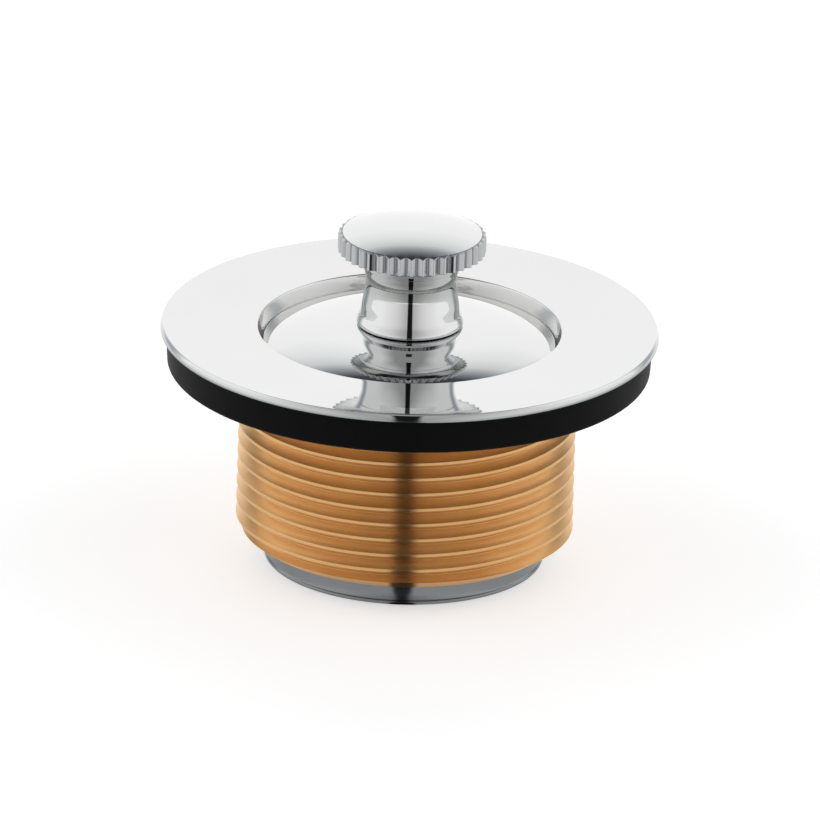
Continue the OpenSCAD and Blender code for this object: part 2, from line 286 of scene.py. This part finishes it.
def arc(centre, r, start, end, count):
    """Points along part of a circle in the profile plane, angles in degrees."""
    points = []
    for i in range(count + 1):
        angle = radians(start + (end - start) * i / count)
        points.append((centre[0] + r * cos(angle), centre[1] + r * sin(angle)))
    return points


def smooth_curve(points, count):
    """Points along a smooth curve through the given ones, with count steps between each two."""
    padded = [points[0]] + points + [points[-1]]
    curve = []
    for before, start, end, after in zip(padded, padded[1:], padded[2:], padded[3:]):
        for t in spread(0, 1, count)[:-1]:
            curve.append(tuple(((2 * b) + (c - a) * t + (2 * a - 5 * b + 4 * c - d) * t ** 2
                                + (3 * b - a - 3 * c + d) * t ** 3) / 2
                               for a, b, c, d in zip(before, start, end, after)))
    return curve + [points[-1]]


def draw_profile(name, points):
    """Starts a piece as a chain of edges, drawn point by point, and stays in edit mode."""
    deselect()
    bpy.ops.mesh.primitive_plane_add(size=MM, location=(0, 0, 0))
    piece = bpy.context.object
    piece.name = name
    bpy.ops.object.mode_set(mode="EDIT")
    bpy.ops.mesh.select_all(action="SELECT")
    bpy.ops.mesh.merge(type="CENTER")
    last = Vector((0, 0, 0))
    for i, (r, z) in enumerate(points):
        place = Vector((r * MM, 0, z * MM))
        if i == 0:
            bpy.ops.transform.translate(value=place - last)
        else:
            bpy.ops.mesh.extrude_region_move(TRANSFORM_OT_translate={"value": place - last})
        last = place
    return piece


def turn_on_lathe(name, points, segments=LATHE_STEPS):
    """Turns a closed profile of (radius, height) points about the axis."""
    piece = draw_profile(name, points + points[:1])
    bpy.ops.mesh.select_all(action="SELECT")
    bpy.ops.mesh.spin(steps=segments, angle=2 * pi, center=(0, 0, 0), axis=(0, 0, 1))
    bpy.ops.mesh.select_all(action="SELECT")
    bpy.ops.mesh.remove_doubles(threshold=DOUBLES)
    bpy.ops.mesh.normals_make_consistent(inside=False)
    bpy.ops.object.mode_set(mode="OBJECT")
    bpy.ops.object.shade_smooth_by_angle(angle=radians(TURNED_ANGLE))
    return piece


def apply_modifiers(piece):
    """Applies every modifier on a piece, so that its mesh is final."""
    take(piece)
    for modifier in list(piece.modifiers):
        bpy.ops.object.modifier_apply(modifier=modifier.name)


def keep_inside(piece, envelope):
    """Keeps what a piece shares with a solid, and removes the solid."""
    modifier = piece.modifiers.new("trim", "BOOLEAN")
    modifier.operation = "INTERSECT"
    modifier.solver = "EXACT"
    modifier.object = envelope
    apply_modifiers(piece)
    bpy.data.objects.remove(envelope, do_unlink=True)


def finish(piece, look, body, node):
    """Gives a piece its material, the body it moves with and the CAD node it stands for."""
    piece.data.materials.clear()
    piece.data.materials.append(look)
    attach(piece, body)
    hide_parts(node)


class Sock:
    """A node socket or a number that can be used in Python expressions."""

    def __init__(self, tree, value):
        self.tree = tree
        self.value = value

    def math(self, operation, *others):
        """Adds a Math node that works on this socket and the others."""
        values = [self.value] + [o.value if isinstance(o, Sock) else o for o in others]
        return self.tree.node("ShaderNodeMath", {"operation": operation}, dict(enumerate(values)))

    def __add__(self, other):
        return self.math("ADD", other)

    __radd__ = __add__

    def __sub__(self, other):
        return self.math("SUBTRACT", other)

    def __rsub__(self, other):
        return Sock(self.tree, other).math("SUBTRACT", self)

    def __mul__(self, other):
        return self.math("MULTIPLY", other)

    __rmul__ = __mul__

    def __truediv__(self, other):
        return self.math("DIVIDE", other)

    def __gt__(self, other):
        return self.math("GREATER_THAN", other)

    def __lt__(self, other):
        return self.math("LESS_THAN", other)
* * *
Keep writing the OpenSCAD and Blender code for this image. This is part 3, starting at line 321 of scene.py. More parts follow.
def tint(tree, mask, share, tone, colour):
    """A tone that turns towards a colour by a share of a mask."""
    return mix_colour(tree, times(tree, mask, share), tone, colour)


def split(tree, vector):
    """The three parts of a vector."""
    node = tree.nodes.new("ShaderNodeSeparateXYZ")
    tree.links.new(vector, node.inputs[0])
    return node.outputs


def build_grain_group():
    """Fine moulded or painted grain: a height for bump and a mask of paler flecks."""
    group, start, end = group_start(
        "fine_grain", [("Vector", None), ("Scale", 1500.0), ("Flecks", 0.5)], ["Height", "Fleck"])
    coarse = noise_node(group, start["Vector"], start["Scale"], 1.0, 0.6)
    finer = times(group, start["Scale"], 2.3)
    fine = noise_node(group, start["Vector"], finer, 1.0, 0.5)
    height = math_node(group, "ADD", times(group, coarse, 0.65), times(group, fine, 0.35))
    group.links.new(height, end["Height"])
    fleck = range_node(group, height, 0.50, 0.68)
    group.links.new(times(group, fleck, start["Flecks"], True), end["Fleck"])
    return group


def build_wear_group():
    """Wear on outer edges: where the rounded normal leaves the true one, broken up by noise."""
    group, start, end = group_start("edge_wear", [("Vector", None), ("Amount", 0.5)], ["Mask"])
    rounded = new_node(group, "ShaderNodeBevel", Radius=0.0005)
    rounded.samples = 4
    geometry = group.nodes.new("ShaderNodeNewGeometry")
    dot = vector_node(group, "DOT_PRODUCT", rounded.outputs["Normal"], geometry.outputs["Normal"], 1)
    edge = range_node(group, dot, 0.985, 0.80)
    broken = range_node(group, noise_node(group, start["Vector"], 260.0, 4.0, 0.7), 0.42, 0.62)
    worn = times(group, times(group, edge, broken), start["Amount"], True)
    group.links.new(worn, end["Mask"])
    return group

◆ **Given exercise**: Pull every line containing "scene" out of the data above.

◆ **Reply**:
Continue the OpenSCAD and Blender code for this object: part 2, from line 286 of scene.py. This part finishes it.
Keep writing the OpenSCAD and Blender code for this image. This is part 3, starting at line 321 of scene.py. More parts follow.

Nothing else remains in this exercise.